Yes, OK, I’m awake now. So I went looking, and the CDP did indeed introduce a Modern Slavery Bill in the NSW parliament, designed to stop human trafficking. Interestingly, it passed with the support of Labor and the Greens, but not with the support of the Liberal government, who wanted to amend it.
In less startling news, the CDP is concerned about housing affordability, and wants more government housing. They also want to make healthcare available, accessible and affordable. They want a sensibly-funded defence force (that’s a stupidly vague statement by me – essentially, they want us to have a defence force that is effective, but they aren’t particularly gung-ho about making it enormous).
The CDP is a bit worried about immigration, which they think burdens our health system, housing, employment, and social security. And they are worried about new Australians fitting in. Oh, CDP. Did you learn nothing from all those passages about the ‘stranger in your land’? I note that refugees are not mentioned at all. This is an interesting absence, because if you only think about immigrants who are coming here because they just feel like immigrating, there’s no real issue with saying ‘well, we have to look after our own people first’. But it’s a bit more complicated when people are fleeing oppression or the threat of murder.

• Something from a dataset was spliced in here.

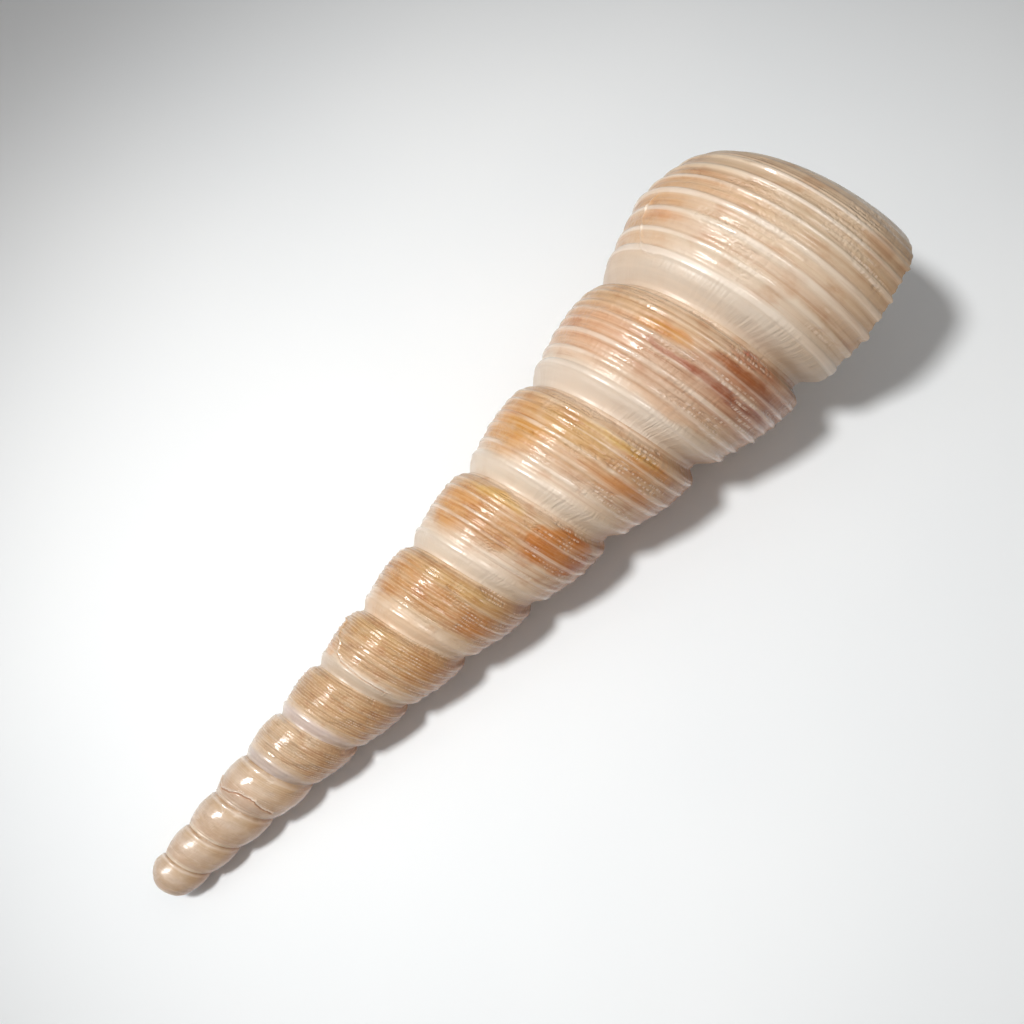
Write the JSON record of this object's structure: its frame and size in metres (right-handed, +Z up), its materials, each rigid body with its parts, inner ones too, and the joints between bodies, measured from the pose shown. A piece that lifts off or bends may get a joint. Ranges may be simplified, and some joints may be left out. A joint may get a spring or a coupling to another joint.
{
  "type": "screw shell",
  "caption": "Tall, slender dextral sea snail shell with rounded corded whorls, a worn tip and an open aperture.",
  "frame": {"origin": "centre of the bounding box's underside, on the surface the shell lies on", "axes": "+X along the shell towards its wide end, +Z up, the aperture on the -Y side facing down"},
  "size_m": [0.1108, 0.0306, 0.0318],
  "materials": {
    "shell": "polished, glossy shell with fine spiral cords"
  },
  "bodies": {
    "root": {"screw_shell": "shell"}
  },
  "joints": []
}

(It’s also a notable absence because just about every Christian denomination I’m aware of is getting really loud about refugees at present. I’m quite surprised that a loudly Christian party is so silent on the subject. It really stands out, and not in a good way.)
Finally, on the environment, the CDP seems to be torn in different directions:
Human survival globally is dependent upon the natural world. We are called to be stewards of the environment, ensuring the right balance is struck between the good and sustainable use of the earth. This means we support sustainable use of the envrioment, proper conservation and to ensure biodiversity. Our living world is the environment in which we live and we must live with the consequences of how we manage it. Economic paradigm of maximising exploitation of the natural resources must be balanced with a caretaking and sustainability paradigm.

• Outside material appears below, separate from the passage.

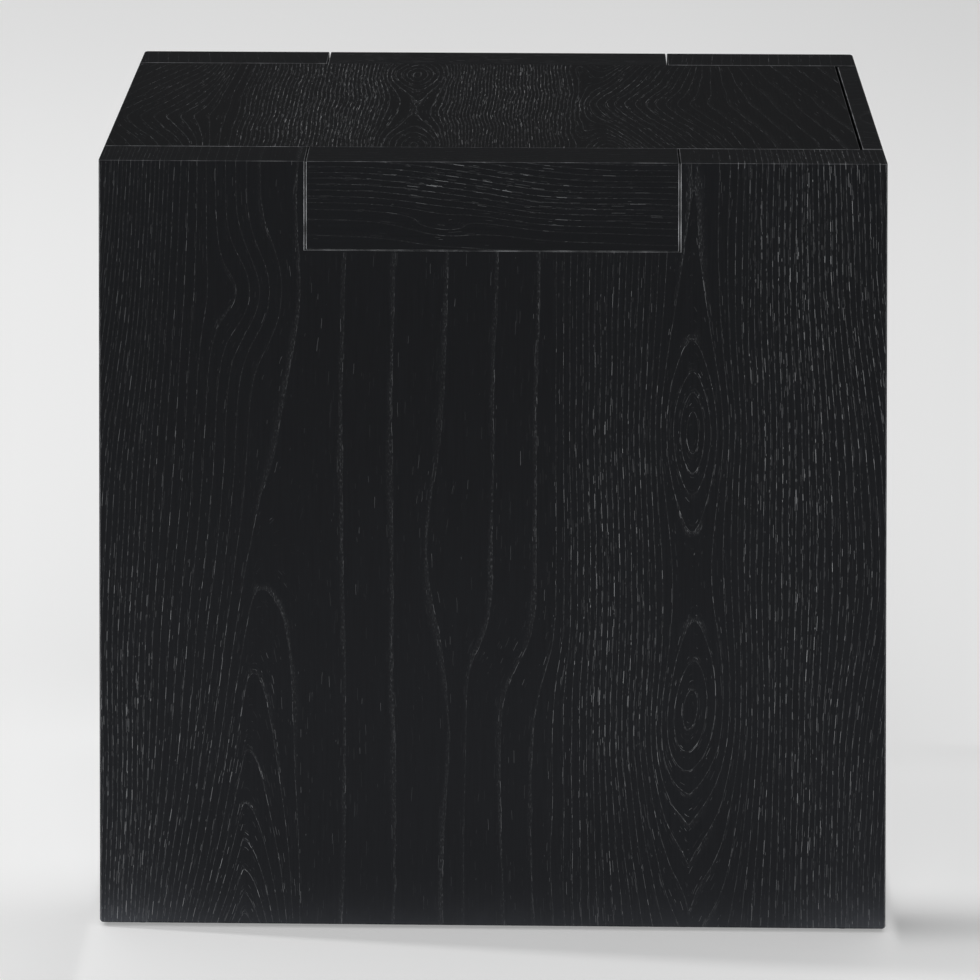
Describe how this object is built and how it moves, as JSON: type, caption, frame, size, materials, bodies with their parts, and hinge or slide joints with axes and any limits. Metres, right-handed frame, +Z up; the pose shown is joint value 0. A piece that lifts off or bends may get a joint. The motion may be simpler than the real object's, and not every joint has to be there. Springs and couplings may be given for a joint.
{
  "type": "apple box storage seat",
  "caption": "Black oak apple-box style storage box with a lift-off lid keyed into the front and rear boards and a hinged end door on a touch latch.",
  "frame": {"origin": "centre of the base panel's underside, level with the lower ends of the boards; the floor is 2 mm lower, under the glides", "axes": "+Z up, +X from the closed left end towards the door end, +Y from the front board towards the rear board"},
  "size_m": [0.465, 0.23, 0.452],
  "materials": {
    "oak_face_boards": "black stained open-pore oak, matt lacquer, upright grain",
    "oak_panels": "black stained open-pore oak, matt lacquer",
    "oak_tabs": "black stained open-pore oak, matt lacquer, level grain",
    "oak_inner_strips": "black stained oak, matt, sawn and sanded",
    "dowel_wood": "plain beech",
    "glide_plastic": "matt black plastic",
    "hinge_metal": "black satin coated steel",
    "screw_steel": "black zinc plated",
    "latch_plastic": "fine textured black plastic",
    "magnet_nickel": "nickel plated",
    "spring_steel": "bright drawn wire",
    "strike_steel": "zinc plated"
  },
  "bodies": {
    "carcass": {"front_board": "oak_face_boards", "rear_board": "oak_face_boards", "left_end_panel": "oak_panels", "base_panel": "oak_panels", "floor_glides": "glide_plastic", "left_panel_dowels": "dowel_wood", "base_panel_dowels": "dowel_wood", "lid_ledger_front_left": "oak_inner_strips", "lid_ledger_front_right": "oak_inner_strips", "lid_ledger_rear_left": "oak_inner_strips", "lid_ledger_rear_right": "oak_inner_strips", "ledger_screws": "screw_steel", "lower_hinge_frame_leaf": "hinge_metal", "lower_hinge_pin": "hinge_metal", "upper_hinge_frame_leaf": "hinge_metal", "upper_hinge_pin": "hinge_metal", "hinge_frame_screws": "screw_steel", "latch_housing": "latch_plastic", "latch_spring": "spring_steel", "latch_screws": "screw_steel"},
    "lid": {"top_board": "oak_panels", "front_tab": "oak_tabs", "rear_tab": "oak_tabs", "front_tab_block": "oak_inner_strips", "rear_tab_block": "oak_inner_strips", "lid_tab_dowels": "dowel_wood", "tab_block_screws": "screw_steel"},
    "door": {"door_panel": "oak_panels", "lower_hinge_door_leaf": "hinge_metal", "upper_hinge_door_leaf": "hinge_metal", "hinge_door_screws": "screw_steel", "strike_plate": "strike_steel", "strike_screw": "screw_steel"},
    "latch_plunger": {"latch_plunger": "latch_plastic", "latch_magnet": "magnet_nickel"}
  },
  "joints": [
    {"name": "lid_lift", "type": "slide", "parent": "carcass", "child": "lid", "axis": [0, 0, 1], "range_m": [0, 0.12]},
    {"name": "door_hinge", "type": "hinge", "parent": "carcass", "child": "door", "pos_m": [0.2325, 0.0869, 0.225], "axis": [0, 0, 1], "range_deg": [0, 175]},
    {"name": "latch_push", "type": "slide", "parent": "carcass", "child": "latch_plunger", "axis": [1, 0, 0], "range_m": [-0.0015, 0], "stiffness_N_per_m": 150, "springref_m": 0.004}
  ]
}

I mean, why do we need an economic paradigm of maximising exploitation of natural resources, though? There is no absolute requirement for this. Also, climate change is strangely missing from this statement. It’s a really odd policy statement, because it sounds like they actually do care about the environment and want to do the right thing, only they are worried it won’t fit in with their economic principles, which they have said elsewhere come from God.
And that’s it!
Overall… the CDP is less enraging than I had anticipated, though it certainly doesn’t inspire me. They do seem to be one of the few parties that has thought for more than five minutes about disability, and it’s nice to see a Christian party taking thought for the environment. And the anti-slavery stuff is undeniably worth doing.
But they seem oddly wedded to a pretty strongly capitalist economic model, which I really don’t think is as Biblical as they think it is (I mean, I also don’t particularly like it, but that’s separate. But the Bible really is not into capitalism, however you slice it), and they are, predictably, a bit awful about LGBTQIA+ people (they are funny about sex generally, actually). There also seems to be a bit of subliminal concern about Muslims (Judeo-Christian is often used as a way of saying ‘not Muslim’ without actually saying ‘not Muslim’), which is unsurprising, but depressing.

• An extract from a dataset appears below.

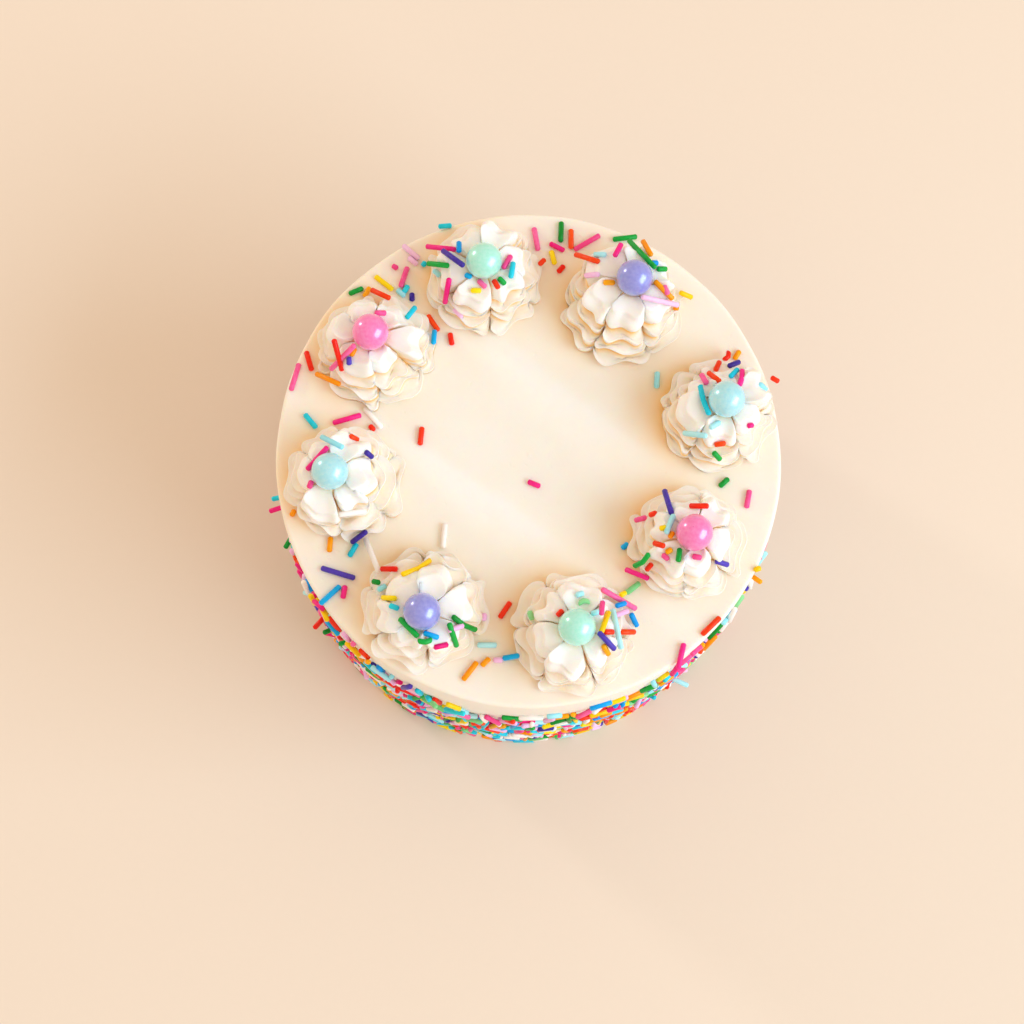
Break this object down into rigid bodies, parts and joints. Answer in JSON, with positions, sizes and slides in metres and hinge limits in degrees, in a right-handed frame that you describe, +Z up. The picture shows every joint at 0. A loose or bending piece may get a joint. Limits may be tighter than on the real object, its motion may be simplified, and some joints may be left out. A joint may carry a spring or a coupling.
{
  "type": "birthday cake",
  "caption": "Small round frosted birthday cake with a flat top, piped rosettes each holding a sugar pearl, and sprinkles thick round the lower side.",
  "frame": {"origin": "on the cake's axis at its flat base", "axes": "+Z up along the cake's axis, -Y towards the side nearest the picture's lower edge"},
  "size_m": [0.1601, 0.1581, 0.1436],
  "materials": {
    "icing": "smooth cream-white buttercream, satin, with coloured sprinkles",
    "pearl_blue": "pearl-coated sugar, light blue",
    "pearl_lavender": "pearl-coated sugar, lavender",
    "pearl_mint": "pearl-coated sugar, mint green",
    "pearl_pink": "pearl-coated sugar, pink"
  },
  "bodies": {
    "root": {"cake": "icing", "rosette_1": "icing", "rosette_2": "icing", "rosette_3": "icing", "rosette_4": "icing", "rosette_5": "icing", "rosette_6": "icing", "rosette_7": "icing", "rosette_8": "icing", "pearl_1": "pearl_blue", "pearl_2": "pearl_lavender", "pearl_3": "pearl_mint", "pearl_4": "pearl_pink", "pearl_5": "pearl_blue", "pearl_6": "pearl_lavender", "pearl_7": "pearl_mint", "pearl_8": "pearl_pink"}
  },
  "joints": []
}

Look, they don’t seem to be into guns, and they have one or two nice ideas. There are several parties that will definitely score lower than the CDP. But they can expect to find themselves solidly in the bottom quarter or so of my ballot. LGBTQIA+ rights are non-negotiable to me, and they are way too pro-life for my liking.
Eurovision Theme Song as determined by me, very objectively
Well now, look what I found on Twitter when I was trying to find just the right song for the CDP?
Who knew that Fred Nile was a fan of Eurovision? I was very tempted, I must admit, but one *is* supposed to resist temptation. Besides, the CDP surely deserves something with more Christian themes, don’t you think?